• _Task requirements_: Repeat the lines that follow, leaving nothing out.

• _The input_:

*-*-*

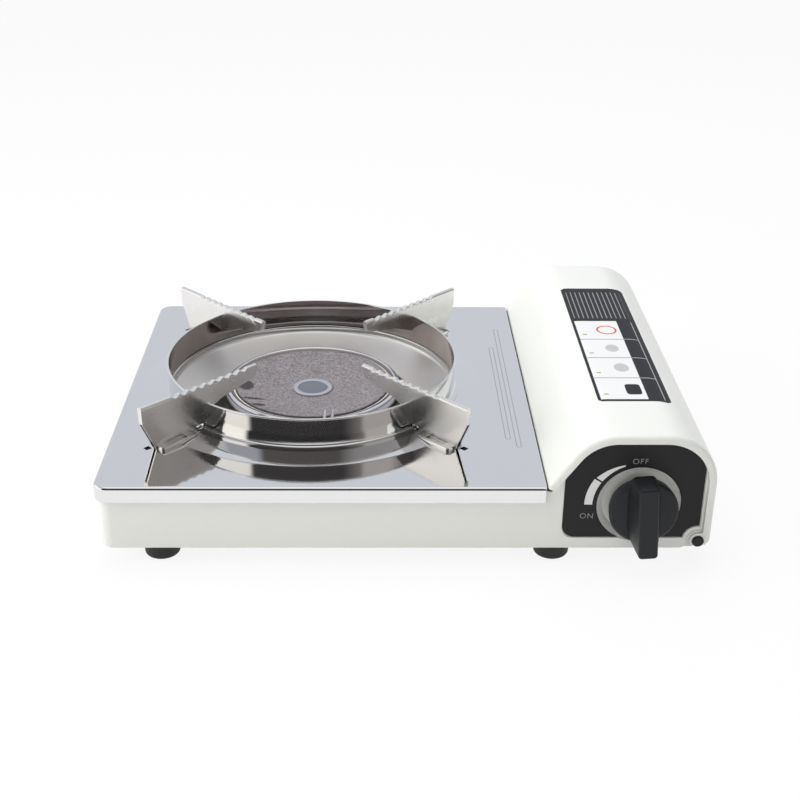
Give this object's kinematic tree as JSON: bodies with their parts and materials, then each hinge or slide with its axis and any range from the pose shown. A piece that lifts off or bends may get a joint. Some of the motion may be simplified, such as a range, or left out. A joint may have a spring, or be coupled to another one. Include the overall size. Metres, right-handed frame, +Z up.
{
  "type": "butane cassette stove",
  "caption": "Butane cassette stove: polished top plate, lift-off pan support with toothed arms, recessed mesh burner, arched hinged cartridge cover and a turn knob.",
  "frame": {"origin": "middle of the footprint, on the floor under the feet", "axes": "+X to the cartridge side (right), +Y to the rear, +Z up; the knob faces -Y"},
  "size_m": [0.3514, 0.2888, 0.0839],
  "materials": {
    "cream_paint": "smooth cream paint with a soft gloss",
    "polished_steel": "mirror-polished stainless steel",
    "satin_steel": "satin steel sheet",
    "mesh_steel": "dull grey-brown steel",
    "black_paint": "matt black paint",
    "black_plastic": "matt black",
    "white_plastic": "natural white",
    "black_rubber": "black rubber",
    "red_rubber": "red silicone sleeve",
    "brass": "plain brass",
    "cast_aluminium": "die-cast, as cast",
    "aluminium_sheet": "mill finish sheet",
    "ceramic": "opaque white ceramic, unglazed"
  },
  "bodies": {
    "base": {"base_tray": "cream_paint", "top_plate": "polished_steel", "burner_rim": "polished_steel", "burner_eyelet": "polished_steel", "burner_bowl": "satin_steel", "burner_cup": "satin_steel", "burner_stand": "satin_steel", "mixing_tube": "satin_steel", "can_partition": "satin_steel", "regulator_bracket": "satin_steel", "can_cradle_front": "satin_steel", "can_cradle_rear": "satin_steel", "electrode_rod": "satin_steel", "electrode_bracket": "satin_steel", "bracket_screws": "satin_steel", "panel_screws": "satin_steel", "burner_mesh": "mesh_steel", "magnet_ring": "mesh_steel", "control_panel": "black_paint", "igniter_body": "black_plastic", "hinge_pin_front": "black_plastic", "hinge_pin_rear": "black_plastic", "foot_front_left": "black_rubber", "foot_front_right": "black_rubber", "foot_rear_left": "black_rubber", "foot_rear_right": "black_rubber", "inlet_seal": "black_rubber", "ignition_wire": "red_rubber", "gas_jet": "brass", "gas_pipe": "brass", "pipe_nut": "brass", "regulator_body": "cast_aluminium", "heat_plate": "aluminium_sheet", "burner_plate": "ceramic", "electrode_insulator": "ceramic"},
    "cover": {"cover": "cream_paint"},
    "knob": {"knob": "black_plastic", "valve_spindle": "satin_steel", "igniter_cam": "white_plastic"},
    "plunger": {"igniter_plunger": "white_plastic"},
    "pan_support": {"pan_ring": "polished_steel", "pan_arm_front_left": "polished_steel", "pan_arm_front_right": "polished_steel", "pan_arm_rear_left": "polished_steel", "pan_arm_rear_right": "polished_steel"}
  },
  "joints": [
    {"name": "cover_hinge", "type": "hinge", "parent": "base", "child": "cover", "pos_m": [0.16835, 0.00865, 0.0163], "axis": [0, 1, 0], "range_deg": [0, 95]},
    {"name": "knob_turn", "type": "hinge", "parent": "base", "child": "knob", "pos_m": [0.13415, -0.12585, 0.0392], "axis": [0, -1, 0], "range_deg": [0, 94]},
    {"name": "plunger_slide", "type": "slide", "parent": "base", "child": "plunger", "axis": [-1, 0, 0], "range_m": [0, 0.006]},
    {"name": "pan_lift", "type": "slide", "parent": "base", "child": "pan_support", "axis": [0, 0, 1], "range_m": [0, 0.06]}
  ],
  "couplings": [
    {"joint": "plunger_slide", "follows": "knob_turn", "m_per_rad": 0.003657}
  ]
}
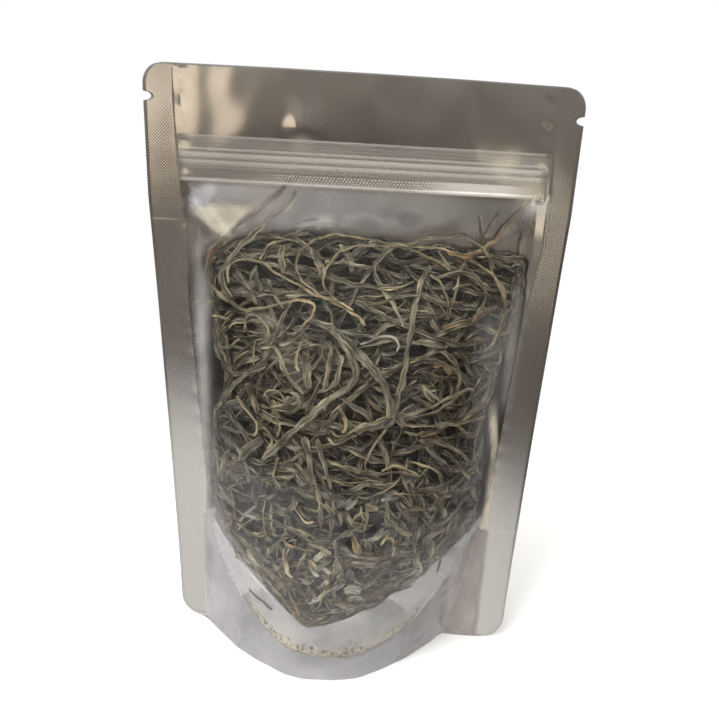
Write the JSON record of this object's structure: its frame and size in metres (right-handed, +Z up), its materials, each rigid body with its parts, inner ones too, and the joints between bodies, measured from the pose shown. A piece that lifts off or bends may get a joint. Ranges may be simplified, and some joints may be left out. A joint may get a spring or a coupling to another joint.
{
  "type": "stand-up pouch of dried kelp strips",
  "caption": "Stand-up zip pouch with a clear front and foil back, filled with dried kelp strips.",
  "frame": {"origin": "on the surface the pouch stands on, under the middle of its base", "axes": "+X to the right of the clear front, +Y to the back, +Z up to the header"},
  "size_m": [0.14, 0.0598, 0.205],
  "materials": {
    "film": "satin",
    "zip_plastic": "gloss",
    "dried_kelp": "matte"
  },
  "bodies": {
    "root": {"pouch": "film", "zip": "zip_plastic", "kelp": "dried_kelp"}
  },
  "joints": []
}
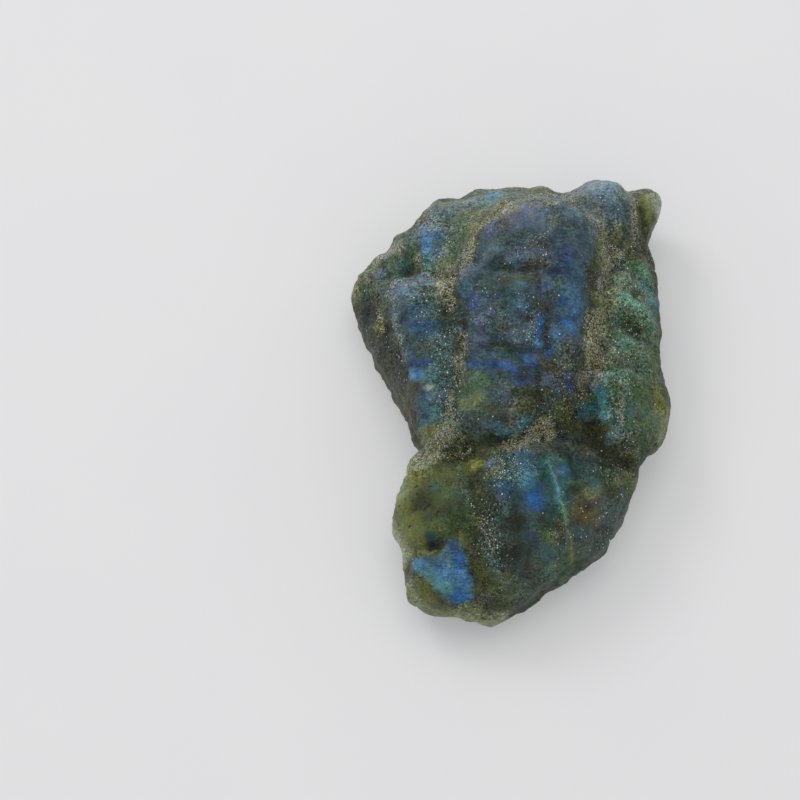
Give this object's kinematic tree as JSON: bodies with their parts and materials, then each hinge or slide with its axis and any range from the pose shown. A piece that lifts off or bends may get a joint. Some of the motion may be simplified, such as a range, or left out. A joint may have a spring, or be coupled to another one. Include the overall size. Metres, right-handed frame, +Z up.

*-*-*

• _Solution_:
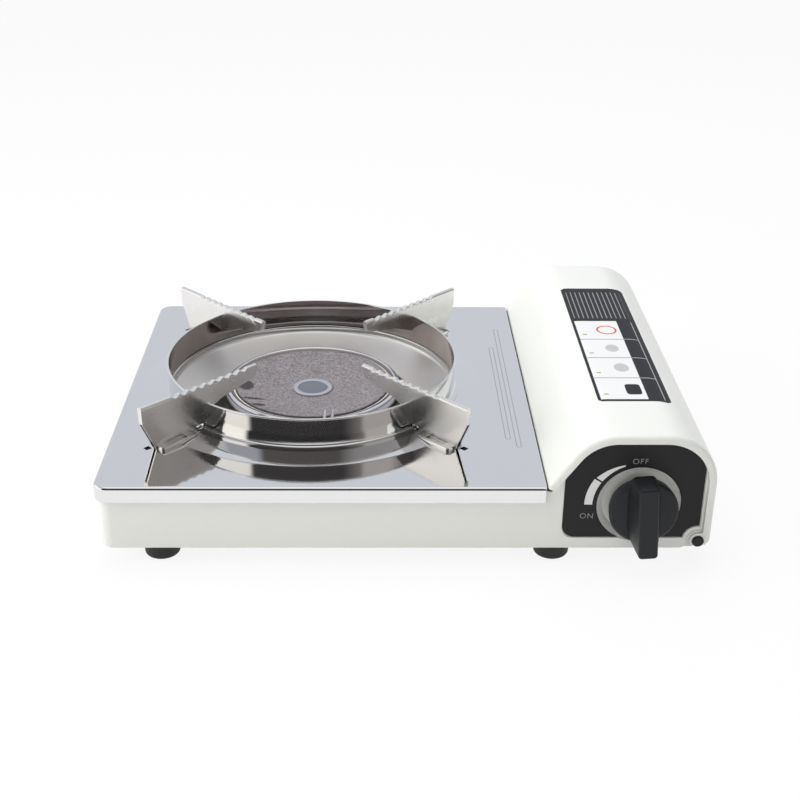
Give this object's kinematic tree as JSON: bodies with their parts and materials, then each hinge or slide with its axis and any range from the pose shown. A piece that lifts off or bends may get a joint. Some of the motion may be simplified, such as a range, or left out. A joint may have a spring, or be coupled to another one. Include the overall size. Metres, right-handed frame, +Z up.
{
  "type": "butane cassette stove",
  "caption": "Butane cassette stove: polished top plate, lift-off pan support with toothed arms, recessed mesh burner, arched hinged cartridge cover and a turn knob.",
  "frame": {"origin": "middle of the footprint, on the floor under the feet", "axes": "+X to the cartridge side (right), +Y to the rear, +Z up; the knob faces -Y"},
  "size_m": [0.3514, 0.2888, 0.0839],
  "materials": {
    "cream_paint": "smooth cream paint with a soft gloss",
    "polished_steel": "mirror-polished stainless steel",
    "satin_steel": "satin steel sheet",
    "mesh_steel": "dull grey-brown steel",
    "black_paint": "matt black paint",
    "black_plastic": "matt black",
    "white_plastic": "natural white",
    "black_rubber": "black rubber",
    "red_rubber": "red silicone sleeve",
    "brass": "plain brass",
    "cast_aluminium": "die-cast, as cast",
    "aluminium_sheet": "mill finish sheet",
    "ceramic": "opaque white ceramic, unglazed"
  },
  "bodies": {
    "base": {"base_tray": "cream_paint", "top_plate": "polished_steel", "burner_rim": "polished_steel", "burner_eyelet": "polished_steel", "burner_bowl": "satin_steel", "burner_cup": "satin_steel", "burner_stand": "satin_steel", "mixing_tube": "satin_steel", "can_partition": "satin_steel", "regulator_bracket": "satin_steel", "can_cradle_front": "satin_steel", "can_cradle_rear": "satin_steel", "electrode_rod": "satin_steel", "electrode_bracket": "satin_steel", "bracket_screws": "satin_steel", "panel_screws": "satin_steel", "burner_mesh": "mesh_steel", "magnet_ring": "mesh_steel", "control_panel": "black_paint", "igniter_body": "black_plastic", "hinge_pin_front": "black_plastic", "hinge_pin_rear": "black_plastic", "foot_front_left": "black_rubber", "foot_front_right": "black_rubber", "foot_rear_left": "black_rubber", "foot_rear_right": "black_rubber", "inlet_seal": "black_rubber", "ignition_wire": "red_rubber", "gas_jet": "brass", "gas_pipe": "brass", "pipe_nut": "brass", "regulator_body": "cast_aluminium", "heat_plate": "aluminium_sheet", "burner_plate": "ceramic", "electrode_insulator": "ceramic"},
    "cover": {"cover": "cream_paint"},
    "knob": {"knob": "black_plastic", "valve_spindle": "satin_steel", "igniter_cam": "white_plastic"},
    "plunger": {"igniter_plunger": "white_plastic"},
    "pan_support": {"pan_ring": "polished_steel", "pan_arm_front_left": "polished_steel", "pan_arm_front_right": "polished_steel", "pan_arm_rear_left": "polished_steel", "pan_arm_rear_right": "polished_steel"}
  },
  "joints": [
    {"name": "cover_hinge", "type": "hinge", "parent": "base", "child": "cover", "pos_m": [0.16835, 0.00865, 0.0163], "axis": [0, 1, 0], "range_deg": [0, 95]},
    {"name": "knob_turn", "type": "hinge", "parent": "base", "child": "knob", "pos_m": [0.13415, -0.12585, 0.0392], "axis": [0, -1, 0], "range_deg": [0, 94]},
    {"name": "plunger_slide", "type": "slide", "parent": "base", "child": "plunger", "axis": [-1, 0, 0], "range_m": [0, 0.006]},
    {"name": "pan_lift", "type": "slide", "parent": "base", "child": "pan_support", "axis": [0, 0, 1], "range_m": [0, 0.06]}
  ],
  "couplings": [
    {"joint": "plunger_slide", "follows": "knob_turn", "m_per_rad": 0.003657}
  ]
}
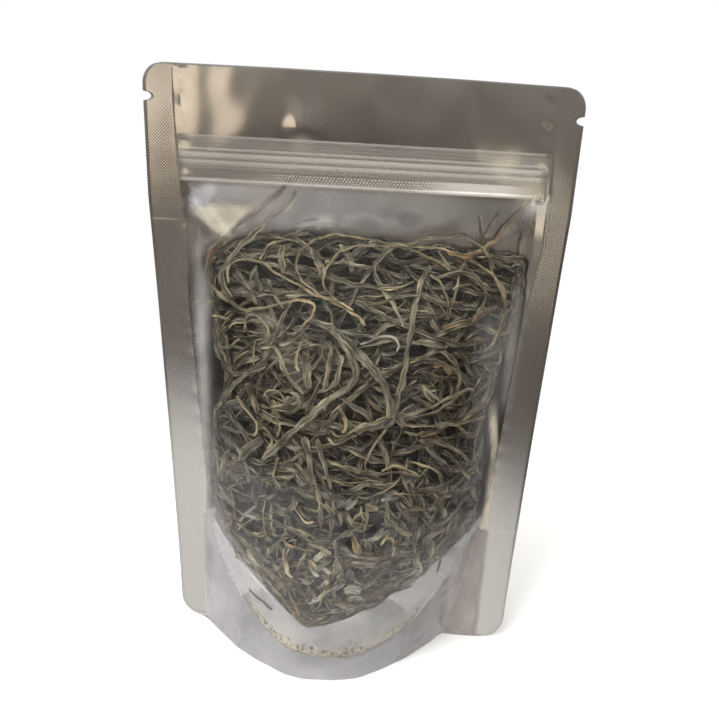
Write the JSON record of this object's structure: its frame and size in metres (right-handed, +Z up), its materials, each rigid body with its parts, inner ones too, and the joints between bodies, measured from the pose shown. A piece that lifts off or bends may get a joint. Ranges may be simplified, and some joints may be left out. A joint may get a spring or a coupling to another joint.
{
  "type": "stand-up pouch of dried kelp strips",
  "caption": "Stand-up zip pouch with a clear front and foil back, filled with dried kelp strips.",
  "frame": {"origin": "on the surface the pouch stands on, under the middle of its base", "axes": "+X to the right of the clear front, +Y to the back, +Z up to the header"},
  "size_m": [0.14, 0.0598, 0.205],
  "materials": {
    "film": "satin",
    "zip_plastic": "gloss",
    "dried_kelp": "matte"
  },
  "bodies": {
    "root": {"pouch": "film", "zip": "zip_plastic", "kelp": "dried_kelp"}
  },
  "joints": []
}
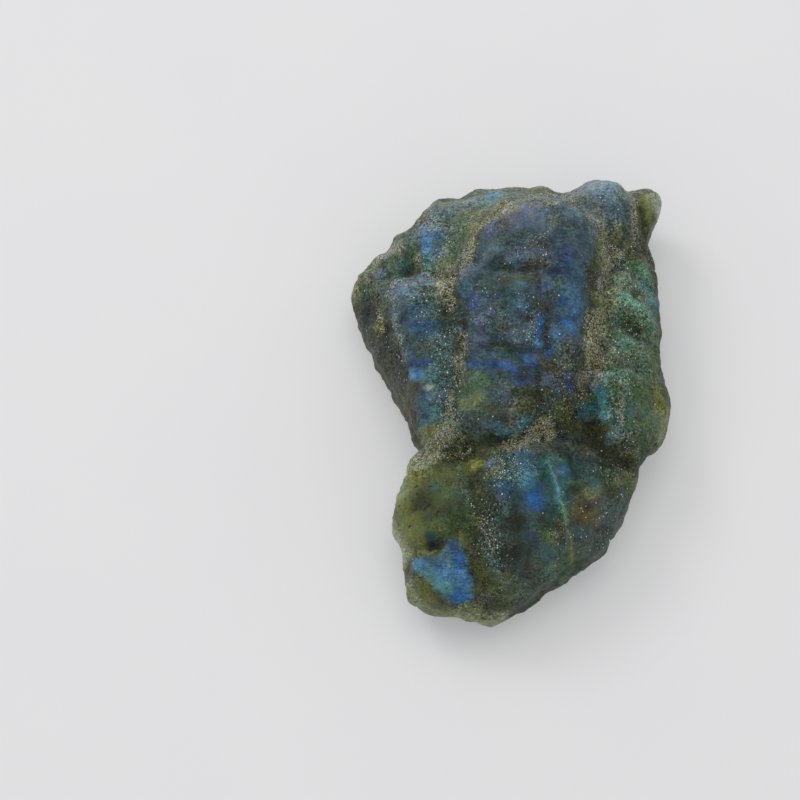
Give this object's kinematic tree as JSON: bodies with their parts and materials, then each hinge or slide with its axis and any range from the pose shown. A piece that lifts off or bends may get a joint. Some of the motion may be simplified, such as a range, or left out. A joint may have a spring, or be coupled to another one. Include the overall size. Metres, right-handed frame, +Z up.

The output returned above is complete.